I'm with Hailey, it's our turn to be on Lost. Anyone ready to go claim it with me?

Emily said...

Has BYU not discovered the lovely postal service this country has established? It sounds like they habitually pay far more in student wages for phone calling and creative bureaucratic measures than it would cost to send it up to the old UPB and send it through the meter machine and out the door through sleet and snow. That reminds me, my brother-in-law swears BYU is running the New Deal and out to lower the unemployment rate because he works as a truck driver and every time he crashes one of the BYU delivery trucks (as in, it's happened more than once), he gets a raise and/or a compliment for his accident report sketch. He can't get fired!

dalene said...

Great blog. Granted, now my kids are all in school, so I can frequently (but not always) indulge in errands run all by my lonesome self, but I still remember the good old days.

Clerks in several area stores not only knew my kids on a first-name basis, but they could also give physical descriptions of them with their eyes closed. This the result of numerous "Code Adam"s on my account, well--technically on my kids' accounts. I know what they really wanted to say--but they were just too darn polite to say it--was this: "Attention shoppers. We have an irresponsible parent--who shouldn't ever have been allowed to reproduce--who has misplaced her child(ren) yet AGAIN in our store." Amazingly, they all kept returning my kids to me instead of calling DCFS.

What I love is when you actually have the nerve to ask your significant other to take the kids with him when he runs an errand and he looks at you like you just asked for a million bucks. "I can't do that, it would take me twice as long as if I did it by myself." Hello!

Carina said...

Well, you talked me into having one child, and now...you've talked me out of having more.

Lorien said...

Compulsive--My favorite is that the reason you got your son that really cool tricycle was that so you could drive around the neighborhood and find your son more easily by finding his "wheels" parked in the front yard. Brilliant.

avalentine said...

Uh, so, you're not supposed to SHAKE babies, right?
ahahaha, I'm just no GOOD at this!
Thank you for being such a bitchin' mommy so I can enjoy your lil' pumpkins. Being an aunt is where its AT. sorry, it's true.

avalentine said...

this was so great I had to come back and read it again.
thank you for being so damn funny.
kisses.

Stephanie Aurora Clark Nielson said...

Lisa,
I cant wait to see that Bean-er-ina!

Lisa said...

My bean-er-ina is always up for a performance: come one, come all!

~j. said...

Does anyone have an answer to the "throw up here or on the way there" question? I was faced with that with my daughter at someone else's house: she started to pee while standing in their kitchen, and so I carried/ran her to the bathroom, leaving a trail of pee to clean up.
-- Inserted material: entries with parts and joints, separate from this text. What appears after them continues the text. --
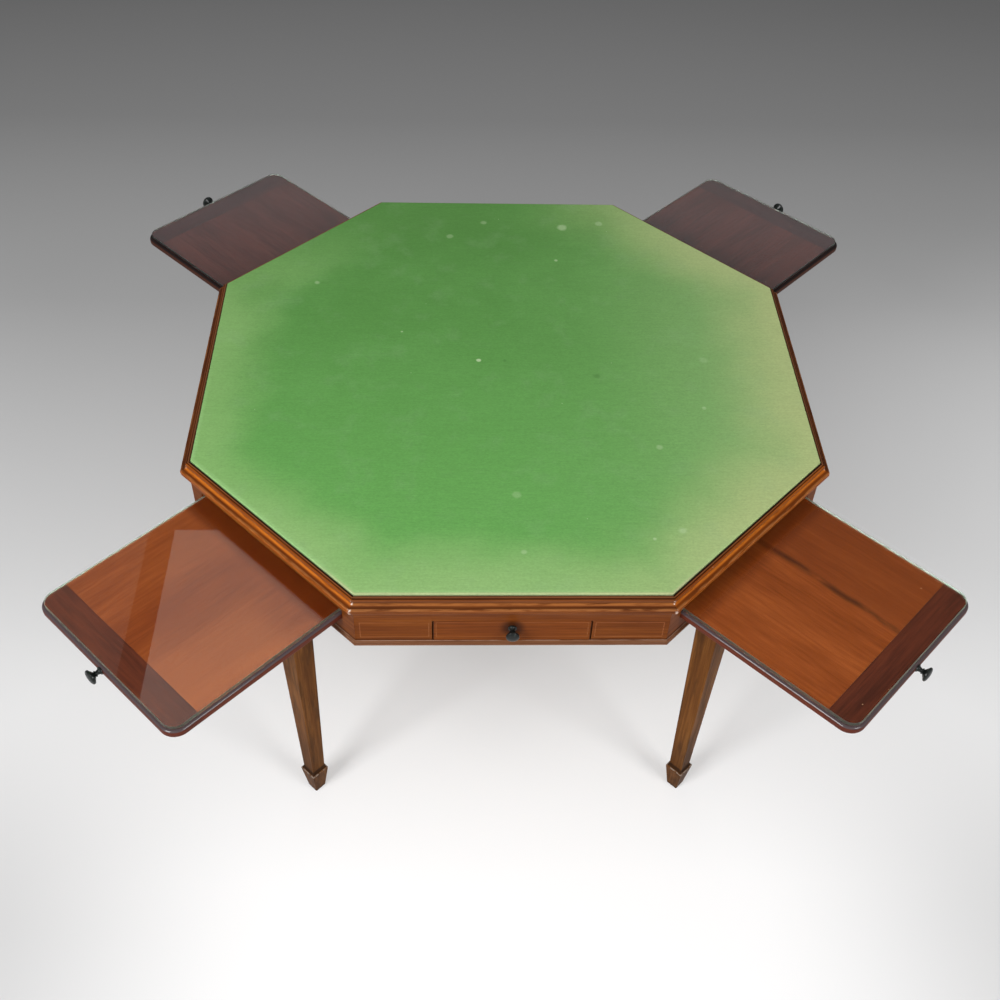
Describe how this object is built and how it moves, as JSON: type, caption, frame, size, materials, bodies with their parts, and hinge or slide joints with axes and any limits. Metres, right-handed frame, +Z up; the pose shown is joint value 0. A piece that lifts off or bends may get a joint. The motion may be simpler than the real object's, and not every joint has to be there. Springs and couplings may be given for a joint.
{
  "type": "card table",
  "caption": "Octagonal baize-topped card table on square tapering legs with spade feet, with glass-topped slides at the corner sides and shallow drawers in the straight sides.",
  "frame": {"origin": "on the floor under the middle of the top", "axes": "+Z up, the front drawer faces -Y, straight sides face the X and Y axes and corner sides face the diagonals"},
  "size_m": [1.3182, 1.3182, 0.735],
  "materials": {
    "baize": "green woollen baize, faded towards its edges",
    "mahogany": "French-polished mahogany with light stringing",
    "deal": "unpolished softwood of the inner frame",
    "drawer_lining": "unpolished drawer lining",
    "plate_glass": "clear plate glass with ground green edges",
    "ebonised_wood": "black polished turned wood"
  },
  "bodies": {
    "table": {"baize": "baize", "playing_panel": "deal", "base_moulding": "mahogany", "dust_board": "deal", "lipping_front": "mahogany", "lipping_front_right": "mahogany", "lipping_right": "mahogany", "lipping_back_right": "mahogany", "lipping_back": "mahogany", "lipping_back_left": "mahogany", "lipping_left": "mahogany", "lipping_front_left": "mahogany", "apron_front": "mahogany", "apron_front_right": "mahogany", "apron_right": "mahogany", "apron_back_right": "mahogany", "apron_back": "mahogany", "apron_back_left": "mahogany", "apron_left": "mahogany", "apron_front_left": "mahogany", "leg_front_right": "mahogany", "leg_back_right": "mahogany", "leg_back_left": "mahogany", "leg_front_left": "mahogany", "slide_frame_front_right": "deal", "slide_frame_back_right": "deal", "slide_frame_back_left": "deal", "slide_frame_front_left": "deal"},
    "slide_front_right": {"slide_board_front_right": "mahogany", "slide_clamp_front_right": "mahogany", "slide_glass_front_right": "plate_glass", "slide_stop_front_right": "deal", "slide_knob_front_right": "ebonised_wood"},
    "slide_back_right": {"slide_board_back_right": "mahogany", "slide_clamp_back_right": "mahogany", "slide_glass_back_right": "plate_glass", "slide_stop_back_right": "deal", "slide_knob_back_right": "ebonised_wood"},
    "slide_back_left": {"slide_board_back_left": "mahogany", "slide_clamp_back_left": "mahogany", "slide_glass_back_left": "plate_glass", "slide_stop_back_left": "deal", "slide_knob_back_left": "ebonised_wood"},
    "slide_front_left": {"slide_board_front_left": "mahogany", "slide_clamp_front_left": "mahogany", "slide_glass_front_left": "plate_glass", "slide_stop_front_left": "deal", "slide_knob_front_left": "ebonised_wood"},
    "drawer_front": {"drawer_front_front": "mahogany", "drawer_box_front": "drawer_lining", "drawer_knob_front": "ebonised_wood"},
    "drawer_right": {"drawer_front_right": "mahogany", "drawer_box_right": "drawer_lining", "drawer_knob_right": "ebonised_wood"},
    "drawer_back": {"drawer_front_back": "mahogany", "drawer_box_back": "drawer_lining", "drawer_knob_back": "ebonised_wood"},
    "drawer_left": {"drawer_front_left": "mahogany", "drawer_box_left": "drawer_lining", "drawer_knob_left": "ebonised_wood"}
  },
  "joints": [
    {"name": "slide_front_right_travel", "type": "slide", "parent": "table", "child": "slide_front_right", "axis": [-0.7071, 0.7071, 0], "range_m": [0, 0.283]},
    {"name": "slide_back_right_travel", "type": "slide", "parent": "table", "child": "slide_back_right", "axis": [-0.7071, -0.7071, 0], "range_m": [0, 0.283]},
    {"name": "slide_back_left_travel", "type": "slide", "parent": "table", "child": "slide_back_left", "axis": [0.7071, -0.7071, 0], "range_m": [0, 0.283]},
    {"name": "slide_front_left_travel", "type": "slide", "parent": "table", "child": "slide_front_left", "axis": [0.7071, 0.7071, 0], "range_m": [0, 0.283]},
    {"name": "drawer_front_travel", "type": "slide", "parent": "table", "child": "drawer_front", "axis": [0, -1, 0], "range_m": [0, 0.09]},
    {"name": "drawer_right_travel", "type": "slide", "parent": "table", "child": "drawer_right", "axis": [1, 0, 0], "range_m": [0, 0.09]},
    {"name": "drawer_back_travel", "type": "slide", "parent": "table", "child": "drawer_back", "axis": [0, 1, 0], "range_m": [0, 0.09]},
    {"name": "drawer_left_travel", "type": "slide", "parent": "table", "child": "drawer_left", "axis": [-1, 0, 0], "range_m": [0, 0.09]}
  ]
}
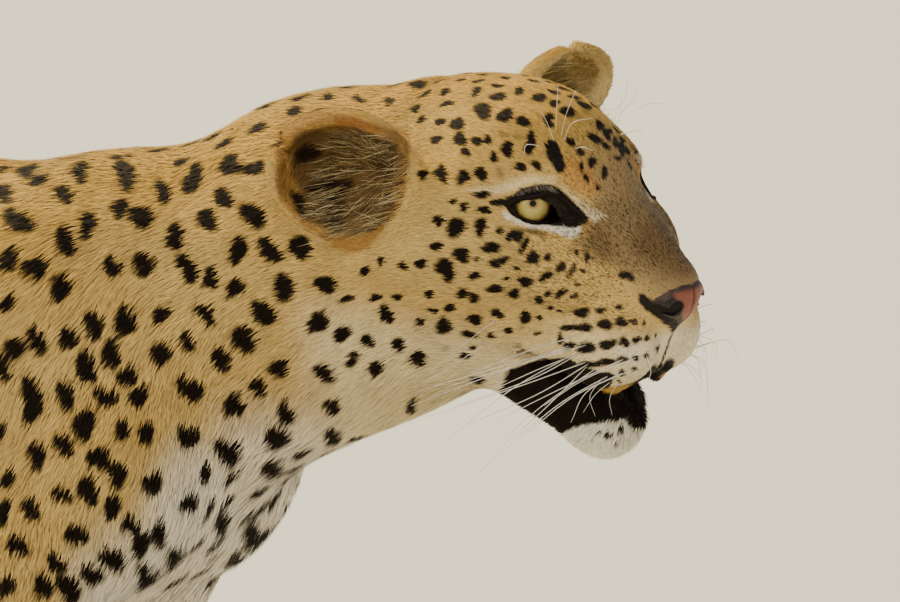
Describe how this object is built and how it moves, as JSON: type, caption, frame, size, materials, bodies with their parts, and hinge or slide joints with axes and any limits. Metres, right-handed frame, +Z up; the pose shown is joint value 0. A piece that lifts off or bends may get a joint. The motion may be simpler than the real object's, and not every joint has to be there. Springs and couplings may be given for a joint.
{
  "type": "leopard",
  "caption": "Life-size standing leopard with a spotted coat, its head turned to its right, mouth slightly open, ears to the side and tail curled up at the tip.",
  "frame": {"origin": "on the floor, under the middle of the leopard's box", "axes": "+X ahead, from the tail to the head; +Y to the leopard's left; +Z up"},
  "size_m": [1.6716, 0.3106, 0.7267],
  "materials": {
    "coat": "short dense fur, golden buff with near-black spots, white below",
    "nose_leather": "moist pink-brown nose leather with dark edges",
    "eye": "wet pale yellow-green eye with a round dark pupil"
  },
  "bodies": {
    "root": {"ear_left": "coat", "ear_right": "coat", "eye_left": "eye", "eye_right": "eye", "head": "coat", "jaw": "coat", "leg_fore_left_forearm": "coat", "leg_fore_left_paw": "coat", "leg_fore_left_shoulder": "coat", "leg_fore_right_forearm": "coat", "leg_fore_right_paw": "coat", "leg_fore_right_shoulder": "coat", "leg_hind_left_foot": "coat", "leg_hind_left_paw": "coat", "leg_hind_left_shank": "coat", "leg_hind_left_thigh": "coat", "leg_hind_right_foot": "coat", "leg_hind_right_paw": "coat", "leg_hind_right_shank": "coat", "leg_hind_right_thigh": "coat", "neck": "coat", "nose": "nose_leather", "tail_middle": "coat", "tail_root": "coat", "tail_tip": "coat", "torso": "coat"}
  },
  "joints": []
}
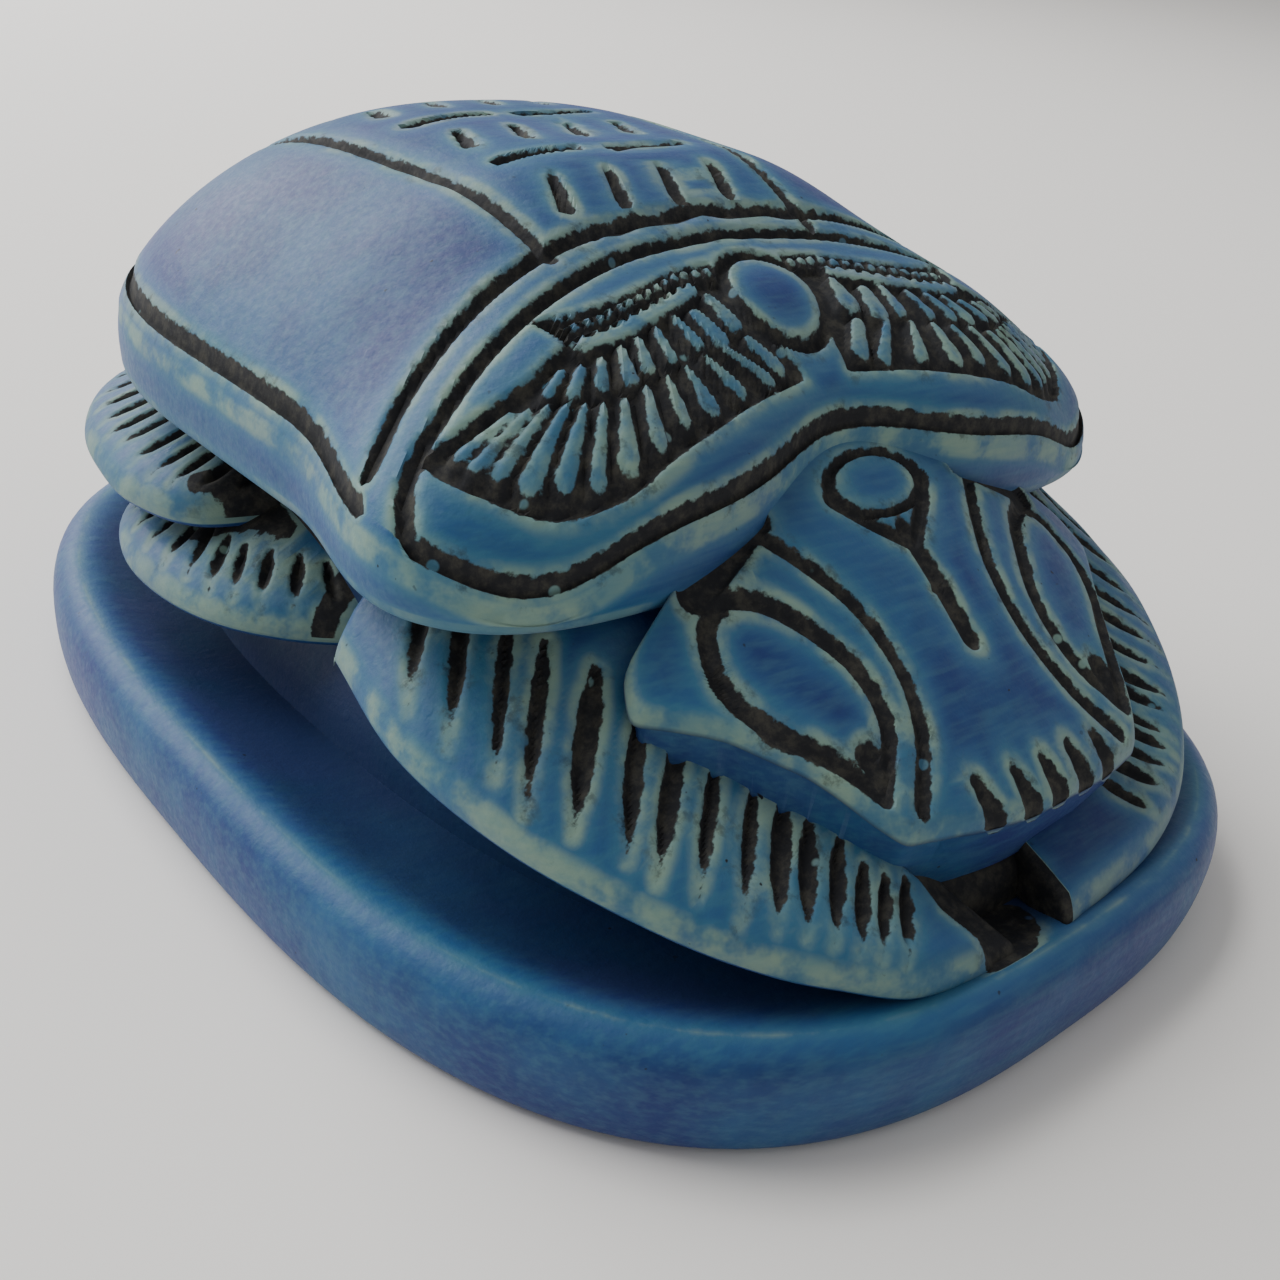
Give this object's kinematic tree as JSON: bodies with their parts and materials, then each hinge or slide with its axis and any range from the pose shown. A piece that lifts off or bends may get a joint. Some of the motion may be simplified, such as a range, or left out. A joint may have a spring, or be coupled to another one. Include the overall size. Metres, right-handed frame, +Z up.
{
  "type": "scarab paperweight",
  "caption": "Beetle figure on an oval base, cast in one piece: domed wing case, winged disc on the pronotum, toothed sloping head and ribbed legs along the sides.",
  "frame": {"origin": "centre of the flat underside of the base", "axes": "+Z up, -Y towards the head, +X across"},
  "size_m": [0.0708, 0.09, 0.0415],
  "materials": {
    "glaze": "satin blue with black paint in the carving"
  },
  "bodies": {
    "root": {"scarab": "glaze"}
  },
  "joints": []
}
Would it have been better to just let her stand there and have one big puddle rather than a trail?

Lorien said...

I hate cleaning up trails...definitely go for the puddle. Then strip her right there, let the clothes soak up the mess, and THEN carry her to the tub for a bath. If the friend is offended, she wasn't that great of a friend anyway.

My daughter puked in the church once--well, 3 times by the time we left, actually--and I just ran her to the rubber carpet mat at the door and let her rip it. Then I left and Compulsive Writer cleaned it up. Now that's a friend!

Ironically, at this moment, my daughter is upstairs with her cheek on the toilet bowl, just waiting for it to come.

~j. said...

Thanks, Lorien. By the way, the event that I referred to happened across the street from your old house (the OLD house), and the friend was LP. She laughed so hard I thought there might be more puddles to clean.

Carina said...

Update: it finally happened, my kid threw up on me. Based on the advice I've read here, I decided to go for the one puddle approach instead of the trail. Of course, since it was the first time he ever threw up for real (vs. spit up) I wasn't really sure what that gurgling sound was until it was far too late.

In hindsight, it may have been better to leave a trail on our ugly, yet cleanable berber, than on the wool rug upon which we were standing at the time.

So, in long answer to your question: depends on the flooring.